WHAT TO DO — Beginning with the line that contains "side_frame_left();" and ending with the line that contains "SCENE = bpy.context.scene", reproduce each line exactly; include both and add nothing.
- - -
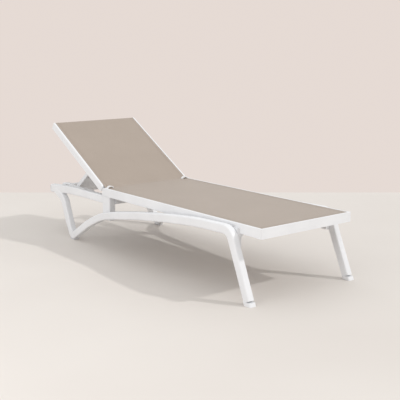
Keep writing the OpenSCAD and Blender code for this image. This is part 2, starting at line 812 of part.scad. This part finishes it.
// Prop panel: web between the struts that passes in front of the catch bar, with ribs behind it
module prop_panel() {
    half = strut_y0 - joint_gap;
    x_low = -prop_len - panel_past;
    x_rib = -prop_len + panel_rib_end;
    color(white) on_prop() translate([0, 0, -bar_r - panel_gap - web_t]) {
        translate([x_low, -half, 0]) cube([-panel_start - x_low, 2 * half, web_t]);
        for (x = [x_low, -panel_start - web_t])
            translate([x, -half, 0]) cube([web_t, 2 * half, strut_d - 2]);
        for (i = [0 : panel_ribs - 1])
            translate([x_rib, -half + i * (2 * half - web_t) / (panel_ribs - 1), 0])
                cube([-panel_start - x_rib, web_t, strut_d - 6]);
    }
}

// Catch bar: its ends run in the racks' slots
module catch_bar() {
    color(white) on_prop() cross_cylinder(-prop_len, 0, bar_r, -bar_half, bar_half);
}

side_frame_left();
side_frame_right();
front_shoe_left();
front_shoe_right();
rear_pad_left();
rear_pad_right();
seat_rail_left();
seat_rail_right();
front_rail();
hinge_beam();
head_beam();
seat_sling();
seat_spline_left();
seat_spline_right();
seat_spline_front();
seat_spline_rear();
shoulder_bracket_left();
shoulder_bracket_right();
rack_left();
rack_right();
hinge_pin_left();
hinge_pin_right();
corner_clip_left();
corner_clip_right();
deck_screws();
bracket_bolts();
rack_screws();
back_rail_left();
back_rail_right();
back_top_rail();
back_bottom_rail();
back_sling();
back_spline_left();
back_spline_right();
back_spline_top();
back_spline_bottom();
hinge_lug_left();
hinge_lug_right();
prop_pin_left();
prop_pin_right();
lug_screws();
prop_strut_left();
prop_strut_right();
prop_panel();
catch_bar();
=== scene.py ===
"""Reclining sun lounger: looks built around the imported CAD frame."""

import json
import math

import bmesh
import bpy
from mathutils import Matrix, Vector


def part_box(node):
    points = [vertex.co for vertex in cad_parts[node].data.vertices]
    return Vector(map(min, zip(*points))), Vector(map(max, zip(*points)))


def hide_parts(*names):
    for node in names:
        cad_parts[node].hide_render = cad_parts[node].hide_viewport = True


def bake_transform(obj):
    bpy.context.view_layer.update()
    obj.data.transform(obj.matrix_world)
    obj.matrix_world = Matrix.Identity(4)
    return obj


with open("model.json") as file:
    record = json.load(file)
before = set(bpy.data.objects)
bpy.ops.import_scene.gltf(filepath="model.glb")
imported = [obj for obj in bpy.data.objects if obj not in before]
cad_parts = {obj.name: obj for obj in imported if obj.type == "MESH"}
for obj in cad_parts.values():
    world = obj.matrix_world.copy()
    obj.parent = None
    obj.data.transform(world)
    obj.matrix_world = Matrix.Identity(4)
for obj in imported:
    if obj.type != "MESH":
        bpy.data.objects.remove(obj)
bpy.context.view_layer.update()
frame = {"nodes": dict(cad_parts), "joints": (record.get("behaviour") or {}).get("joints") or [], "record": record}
NODES = frame["nodes"]
RECORD = frame["record"]
SCENE = bpy.context.scene

# ------------------------------------------------------------------ camera
FOCAL_PX = 798.0
IMAGE_PX = 400.0
SENSOR_MM = 36.0
CAMERA_AT = Vector((3.4917, -2.6650, 1.1679))
CAMERA_YAW = math.radians(38.695)
CAMERA_PITCH = math.radians(11.1445)


def add_camera():
    data = bpy.data.cameras.new("camera")
    data.sensor_width = SENSOR_MM
    data.lens = SENSOR_MM * FOCAL_PX / IMAGE_PX
    camera = bpy.data.objects.new("camera", data)
    SCENE.collection.objects.link(camera)
    forward = Vector((
        -math.cos(CAMERA_YAW) * math.cos(CAMERA_PITCH),
        math.sin(CAMERA_YAW) * math.cos(CAMERA_PITCH),
        -math.sin(CAMERA_PITCH),
    ))
    camera.location = CAMERA_AT
    camera.rotation_mode = "QUATERNION"
    camera.rotation_quaternion = forward.to_track_quat("-Z", "Y")
    SCENE.camera = camera
    return forward


VIEW_WAY = add_camera()


# ------------------------------------------------------------------ materials
def new_material(name):
    material = bpy.data.materials.new(name)
    material.use_nodes = True
    tree = material.node_tree
    tree.nodes.clear()
    out = tree.nodes.new("ShaderNodeOutputMaterial")
    shader = tree.nodes.new("ShaderNodeBsdfPrincipled")
    tree.links.new(shader.outputs[0], out.inputs["Surface"])
    return material, tree, shader


def node(tree, kind, inputs=None, **settings):
    made = tree.nodes.new(kind)
    for key, value in settings.items():
        setattr(made, key, value)
    for key, value in (inputs or {}).items():
        if isinstance(value, bpy.types.NodeSocket):
            tree.links.new(value, made.inputs[key])
        else:
            made.inputs[key].default_value = value
    return made


def math_node(tree, operation, a, b=0.0):
    return node(tree, "ShaderNodeMath", {0: a, 1: b}, operation=operation).outputs[0]


def object_coordinates(tree):
    return node(tree, "ShaderNodeTexCoord").outputs["Object"]


def noise(tree, vector, scale, detail=3.0, roughness=0.5):
    made = node(tree, "ShaderNodeTexNoise", {
        "Vector": vector, "Scale": scale, "Detail": detail, "Roughness": roughness,
    })
    return made.outputs["Fac"]


def stretch(tree, vector, scale):
    return node(tree, "ShaderNodeMapping", {"Vector": vector, "Scale": scale}).outputs[0]


def mix_colour(tree, factor, a, b):
    made = tree.nodes.new("ShaderNodeMix")
    made.data_type = "RGBA"
    tree.links.new(factor, made.inputs[0])
    made.inputs[6].default_value = (*a, 1.0)
    made.inputs[7].default_value = (*b, 1.0)
    return made.outputs[2]


def span(tree, value, low, high, to_low, to_high):
    return node(tree, "ShaderNodeMapRange", {
        "Value": value, "From Min": low, "From Max": high, "To Min": to_low, "To Max": to_high,
    }).outputs[0]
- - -
TASK RESULT —
side_frame_left();
side_frame_right();
front_shoe_left();
front_shoe_right();
rear_pad_left();
rear_pad_right();
seat_rail_left();
seat_rail_right();
front_rail();
hinge_beam();
head_beam();
seat_sling();
seat_spline_left();
seat_spline_right();
seat_spline_front();
seat_spline_rear();
shoulder_bracket_left();
shoulder_bracket_right();
rack_left();
rack_right();
hinge_pin_left();
hinge_pin_right();
corner_clip_left();
corner_clip_right();
deck_screws();
bracket_bolts();
rack_screws();
back_rail_left();
back_rail_right();
back_top_rail();
back_bottom_rail();
back_sling();
back_spline_left();
back_spline_right();
back_spline_top();
back_spline_bottom();
hinge_lug_left();
hinge_lug_right();
prop_pin_left();
prop_pin_right();
lug_screws();
prop_strut_left();
prop_strut_right();
prop_panel();
catch_bar();
=== scene.py ===
"""Reclining sun lounger: looks built around the imported CAD frame."""

import json
import math

import bmesh
import bpy
from mathutils import Matrix, Vector


def part_box(node):
    points = [vertex.co for vertex in cad_parts[node].data.vertices]
    return Vector(map(min, zip(*points))), Vector(map(max, zip(*points)))


def hide_parts(*names):
    for node in names:
        cad_parts[node].hide_render = cad_parts[node].hide_viewport = True


def bake_transform(obj):
    bpy.context.view_layer.update()
    obj.data.transform(obj.matrix_world)
    obj.matrix_world = Matrix.Identity(4)
    return obj


with open("model.json") as file:
    record = json.load(file)
before = set(bpy.data.objects)
bpy.ops.import_scene.gltf(filepath="model.glb")
imported = [obj for obj in bpy.data.objects if obj not in before]
cad_parts = {obj.name: obj for obj in imported if obj.type == "MESH"}
for obj in cad_parts.values():
    world = obj.matrix_world.copy()
    obj.parent = None
    obj.data.transform(world)
    obj.matrix_world = Matrix.Identity(4)
for obj in imported:
    if obj.type != "MESH":
        bpy.data.objects.remove(obj)
bpy.context.view_layer.update()
frame = {"nodes": dict(cad_parts), "joints": (record.get("behaviour") or {}).get("joints") or [], "record": record}
NODES = frame["nodes"]
RECORD = frame["record"]
SCENE = bpy.context.scene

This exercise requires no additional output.